* start *

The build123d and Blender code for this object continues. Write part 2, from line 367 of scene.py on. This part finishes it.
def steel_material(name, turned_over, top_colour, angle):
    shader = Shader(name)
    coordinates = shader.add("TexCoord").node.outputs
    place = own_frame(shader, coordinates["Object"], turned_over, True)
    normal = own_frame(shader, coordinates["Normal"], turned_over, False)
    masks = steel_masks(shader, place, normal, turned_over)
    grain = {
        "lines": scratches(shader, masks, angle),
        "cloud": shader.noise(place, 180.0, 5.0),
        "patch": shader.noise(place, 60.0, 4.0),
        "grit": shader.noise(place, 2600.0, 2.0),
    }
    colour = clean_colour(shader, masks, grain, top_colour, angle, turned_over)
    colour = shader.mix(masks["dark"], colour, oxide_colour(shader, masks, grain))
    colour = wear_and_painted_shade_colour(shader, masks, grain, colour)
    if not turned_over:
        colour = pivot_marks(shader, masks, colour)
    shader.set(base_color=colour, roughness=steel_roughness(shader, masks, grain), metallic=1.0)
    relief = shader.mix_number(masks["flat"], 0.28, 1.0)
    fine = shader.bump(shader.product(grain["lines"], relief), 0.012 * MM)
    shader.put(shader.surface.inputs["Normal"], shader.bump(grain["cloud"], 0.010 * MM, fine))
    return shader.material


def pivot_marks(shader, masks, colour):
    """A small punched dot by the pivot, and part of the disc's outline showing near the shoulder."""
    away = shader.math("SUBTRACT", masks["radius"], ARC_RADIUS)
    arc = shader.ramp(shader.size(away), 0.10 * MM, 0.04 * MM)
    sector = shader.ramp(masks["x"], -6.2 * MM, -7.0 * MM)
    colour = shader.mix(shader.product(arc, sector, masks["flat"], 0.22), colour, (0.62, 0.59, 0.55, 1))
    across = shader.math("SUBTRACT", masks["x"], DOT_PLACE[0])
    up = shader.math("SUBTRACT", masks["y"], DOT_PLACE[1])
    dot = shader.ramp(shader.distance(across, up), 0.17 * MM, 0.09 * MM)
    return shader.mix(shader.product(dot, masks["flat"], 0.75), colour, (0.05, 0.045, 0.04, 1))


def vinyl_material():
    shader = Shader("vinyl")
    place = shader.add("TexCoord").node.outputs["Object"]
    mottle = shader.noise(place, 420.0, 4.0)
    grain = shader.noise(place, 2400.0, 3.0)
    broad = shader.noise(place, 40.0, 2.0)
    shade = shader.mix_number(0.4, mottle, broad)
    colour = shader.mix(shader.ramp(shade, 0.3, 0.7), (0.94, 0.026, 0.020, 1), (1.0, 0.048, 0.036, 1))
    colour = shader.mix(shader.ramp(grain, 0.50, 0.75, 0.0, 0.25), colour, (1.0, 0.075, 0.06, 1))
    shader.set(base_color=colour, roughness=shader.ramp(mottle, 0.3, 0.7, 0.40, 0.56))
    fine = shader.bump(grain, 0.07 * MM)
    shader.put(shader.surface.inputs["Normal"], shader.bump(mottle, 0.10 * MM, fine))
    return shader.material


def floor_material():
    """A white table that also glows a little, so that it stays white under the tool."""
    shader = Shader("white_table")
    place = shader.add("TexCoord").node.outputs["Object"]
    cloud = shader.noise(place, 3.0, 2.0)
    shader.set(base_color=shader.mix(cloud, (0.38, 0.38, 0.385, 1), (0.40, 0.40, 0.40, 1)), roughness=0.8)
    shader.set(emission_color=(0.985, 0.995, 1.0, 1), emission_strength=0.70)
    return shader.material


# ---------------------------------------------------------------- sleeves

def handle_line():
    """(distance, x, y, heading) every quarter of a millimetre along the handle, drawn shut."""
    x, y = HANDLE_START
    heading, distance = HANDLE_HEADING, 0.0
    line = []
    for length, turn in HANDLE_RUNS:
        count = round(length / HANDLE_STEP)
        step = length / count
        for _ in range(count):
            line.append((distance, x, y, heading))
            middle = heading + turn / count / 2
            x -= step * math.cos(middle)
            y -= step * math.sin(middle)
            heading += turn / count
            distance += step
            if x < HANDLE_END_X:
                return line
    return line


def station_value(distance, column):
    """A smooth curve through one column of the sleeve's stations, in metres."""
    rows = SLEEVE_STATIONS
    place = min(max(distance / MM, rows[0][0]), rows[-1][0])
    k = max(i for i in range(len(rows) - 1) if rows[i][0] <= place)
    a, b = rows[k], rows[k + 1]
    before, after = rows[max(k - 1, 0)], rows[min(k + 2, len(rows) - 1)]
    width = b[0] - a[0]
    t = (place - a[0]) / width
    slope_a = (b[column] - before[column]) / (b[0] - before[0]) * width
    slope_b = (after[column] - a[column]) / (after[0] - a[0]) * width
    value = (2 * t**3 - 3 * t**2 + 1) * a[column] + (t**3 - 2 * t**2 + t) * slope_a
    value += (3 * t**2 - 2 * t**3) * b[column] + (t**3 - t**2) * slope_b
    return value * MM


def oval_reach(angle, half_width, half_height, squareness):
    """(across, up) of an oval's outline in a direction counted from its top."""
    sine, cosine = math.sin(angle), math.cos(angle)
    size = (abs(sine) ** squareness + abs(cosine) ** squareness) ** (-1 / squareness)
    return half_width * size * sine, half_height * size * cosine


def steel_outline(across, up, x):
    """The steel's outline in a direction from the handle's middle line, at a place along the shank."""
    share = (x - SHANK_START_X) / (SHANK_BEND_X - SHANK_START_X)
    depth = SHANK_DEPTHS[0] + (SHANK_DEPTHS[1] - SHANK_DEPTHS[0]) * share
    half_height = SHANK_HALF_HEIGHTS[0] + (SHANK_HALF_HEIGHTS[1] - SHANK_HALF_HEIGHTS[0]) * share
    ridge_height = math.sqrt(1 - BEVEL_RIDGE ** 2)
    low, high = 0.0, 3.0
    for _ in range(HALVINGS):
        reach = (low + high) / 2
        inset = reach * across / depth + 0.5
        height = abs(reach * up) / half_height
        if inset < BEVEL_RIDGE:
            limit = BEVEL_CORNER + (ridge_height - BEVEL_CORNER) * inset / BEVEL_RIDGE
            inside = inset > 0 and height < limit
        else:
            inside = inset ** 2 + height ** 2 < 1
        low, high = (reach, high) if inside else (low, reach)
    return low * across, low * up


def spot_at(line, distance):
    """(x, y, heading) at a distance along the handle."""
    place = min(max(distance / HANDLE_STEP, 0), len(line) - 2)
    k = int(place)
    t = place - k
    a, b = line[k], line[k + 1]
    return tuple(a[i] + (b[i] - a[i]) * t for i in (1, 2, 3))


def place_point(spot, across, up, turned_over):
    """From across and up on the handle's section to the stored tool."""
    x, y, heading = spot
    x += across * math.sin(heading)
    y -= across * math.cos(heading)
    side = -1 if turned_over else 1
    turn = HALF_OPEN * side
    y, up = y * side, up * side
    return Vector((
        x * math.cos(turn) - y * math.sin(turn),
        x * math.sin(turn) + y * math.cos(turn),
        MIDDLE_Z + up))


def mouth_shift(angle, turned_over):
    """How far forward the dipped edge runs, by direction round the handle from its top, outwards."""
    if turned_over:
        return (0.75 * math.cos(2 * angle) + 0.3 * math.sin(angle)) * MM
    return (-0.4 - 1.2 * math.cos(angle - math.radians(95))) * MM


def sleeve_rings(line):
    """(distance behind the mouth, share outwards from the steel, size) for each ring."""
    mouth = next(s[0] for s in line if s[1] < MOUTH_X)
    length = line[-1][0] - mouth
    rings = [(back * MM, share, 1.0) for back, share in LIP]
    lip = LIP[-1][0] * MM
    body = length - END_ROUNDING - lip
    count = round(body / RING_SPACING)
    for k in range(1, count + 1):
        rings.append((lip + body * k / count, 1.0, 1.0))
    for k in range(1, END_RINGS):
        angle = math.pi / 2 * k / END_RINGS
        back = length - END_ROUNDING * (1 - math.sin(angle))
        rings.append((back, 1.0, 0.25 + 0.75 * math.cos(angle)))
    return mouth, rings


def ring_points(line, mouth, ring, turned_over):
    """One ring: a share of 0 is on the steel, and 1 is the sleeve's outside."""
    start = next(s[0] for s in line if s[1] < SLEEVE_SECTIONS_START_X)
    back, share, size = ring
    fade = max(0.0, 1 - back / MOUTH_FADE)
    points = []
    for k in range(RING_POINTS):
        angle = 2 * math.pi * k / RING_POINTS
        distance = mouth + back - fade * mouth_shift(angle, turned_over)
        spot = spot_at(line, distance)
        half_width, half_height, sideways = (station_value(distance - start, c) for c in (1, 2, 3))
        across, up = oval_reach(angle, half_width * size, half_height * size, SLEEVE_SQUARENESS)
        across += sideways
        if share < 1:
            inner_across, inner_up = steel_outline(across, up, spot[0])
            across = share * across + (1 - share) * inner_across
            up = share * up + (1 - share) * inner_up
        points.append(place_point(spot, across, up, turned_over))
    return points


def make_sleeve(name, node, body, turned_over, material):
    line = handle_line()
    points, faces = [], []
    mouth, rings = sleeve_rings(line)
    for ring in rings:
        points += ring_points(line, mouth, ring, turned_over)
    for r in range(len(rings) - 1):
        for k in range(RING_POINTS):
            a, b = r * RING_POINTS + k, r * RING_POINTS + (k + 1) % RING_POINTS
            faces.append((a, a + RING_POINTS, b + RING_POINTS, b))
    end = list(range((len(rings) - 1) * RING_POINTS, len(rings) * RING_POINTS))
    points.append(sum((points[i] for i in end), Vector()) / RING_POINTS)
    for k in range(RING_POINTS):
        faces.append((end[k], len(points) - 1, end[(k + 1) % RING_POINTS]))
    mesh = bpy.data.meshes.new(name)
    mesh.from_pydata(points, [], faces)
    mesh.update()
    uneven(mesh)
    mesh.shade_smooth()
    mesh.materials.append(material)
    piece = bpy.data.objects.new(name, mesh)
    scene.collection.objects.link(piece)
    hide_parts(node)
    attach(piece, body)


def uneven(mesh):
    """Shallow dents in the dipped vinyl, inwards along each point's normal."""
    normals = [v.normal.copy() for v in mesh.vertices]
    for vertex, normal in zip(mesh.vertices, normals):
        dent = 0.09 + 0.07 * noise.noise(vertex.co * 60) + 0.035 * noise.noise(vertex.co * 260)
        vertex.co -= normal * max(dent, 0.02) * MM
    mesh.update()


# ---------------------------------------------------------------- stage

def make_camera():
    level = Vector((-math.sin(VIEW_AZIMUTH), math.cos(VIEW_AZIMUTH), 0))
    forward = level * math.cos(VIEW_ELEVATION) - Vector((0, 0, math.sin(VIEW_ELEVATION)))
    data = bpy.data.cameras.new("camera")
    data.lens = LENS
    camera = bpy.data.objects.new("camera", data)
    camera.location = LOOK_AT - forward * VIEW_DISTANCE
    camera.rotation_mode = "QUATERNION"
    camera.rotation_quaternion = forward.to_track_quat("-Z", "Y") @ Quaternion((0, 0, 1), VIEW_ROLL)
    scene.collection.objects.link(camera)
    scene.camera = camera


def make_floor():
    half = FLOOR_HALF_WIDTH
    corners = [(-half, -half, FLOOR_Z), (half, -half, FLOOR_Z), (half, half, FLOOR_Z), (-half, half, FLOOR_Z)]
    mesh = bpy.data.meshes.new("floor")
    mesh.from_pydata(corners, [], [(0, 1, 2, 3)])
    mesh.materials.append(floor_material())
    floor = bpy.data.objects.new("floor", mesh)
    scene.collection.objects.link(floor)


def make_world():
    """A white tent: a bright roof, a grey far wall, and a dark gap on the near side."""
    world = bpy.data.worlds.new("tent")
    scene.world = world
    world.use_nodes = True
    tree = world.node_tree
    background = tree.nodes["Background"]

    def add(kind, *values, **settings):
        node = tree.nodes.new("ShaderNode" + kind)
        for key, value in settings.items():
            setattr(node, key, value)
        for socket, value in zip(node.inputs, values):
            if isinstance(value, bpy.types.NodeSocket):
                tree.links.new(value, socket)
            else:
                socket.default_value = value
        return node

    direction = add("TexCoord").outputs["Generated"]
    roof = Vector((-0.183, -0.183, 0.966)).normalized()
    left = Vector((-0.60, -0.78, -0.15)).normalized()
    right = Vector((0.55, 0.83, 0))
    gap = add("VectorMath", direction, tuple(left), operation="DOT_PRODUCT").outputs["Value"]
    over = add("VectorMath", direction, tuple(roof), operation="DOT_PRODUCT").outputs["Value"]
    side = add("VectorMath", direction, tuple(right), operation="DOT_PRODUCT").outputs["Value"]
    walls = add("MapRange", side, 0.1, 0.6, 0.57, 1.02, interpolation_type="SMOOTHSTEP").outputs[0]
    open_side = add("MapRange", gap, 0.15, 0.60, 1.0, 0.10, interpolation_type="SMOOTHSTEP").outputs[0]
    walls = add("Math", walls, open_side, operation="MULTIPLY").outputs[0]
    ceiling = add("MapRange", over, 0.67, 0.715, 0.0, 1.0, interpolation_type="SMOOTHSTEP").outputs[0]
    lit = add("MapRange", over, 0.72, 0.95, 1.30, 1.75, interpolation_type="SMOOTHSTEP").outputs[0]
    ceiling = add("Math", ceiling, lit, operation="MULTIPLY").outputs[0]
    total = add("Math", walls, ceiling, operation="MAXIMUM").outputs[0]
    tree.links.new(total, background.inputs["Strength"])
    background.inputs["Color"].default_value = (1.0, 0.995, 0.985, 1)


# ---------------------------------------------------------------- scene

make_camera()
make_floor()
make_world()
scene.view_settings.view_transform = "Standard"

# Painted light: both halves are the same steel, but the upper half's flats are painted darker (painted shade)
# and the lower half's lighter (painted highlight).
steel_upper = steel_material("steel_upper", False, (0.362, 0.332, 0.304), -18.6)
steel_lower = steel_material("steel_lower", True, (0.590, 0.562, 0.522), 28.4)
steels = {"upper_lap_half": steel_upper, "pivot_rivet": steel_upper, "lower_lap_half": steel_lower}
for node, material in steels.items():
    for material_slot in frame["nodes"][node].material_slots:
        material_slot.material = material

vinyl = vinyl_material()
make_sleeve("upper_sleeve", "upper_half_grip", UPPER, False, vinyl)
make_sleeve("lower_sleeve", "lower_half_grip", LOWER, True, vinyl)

* end *

• [Description of the task]:
Within the data above, count the lines that contain the string "body"; the reply is the number alone.

• [The response]:
5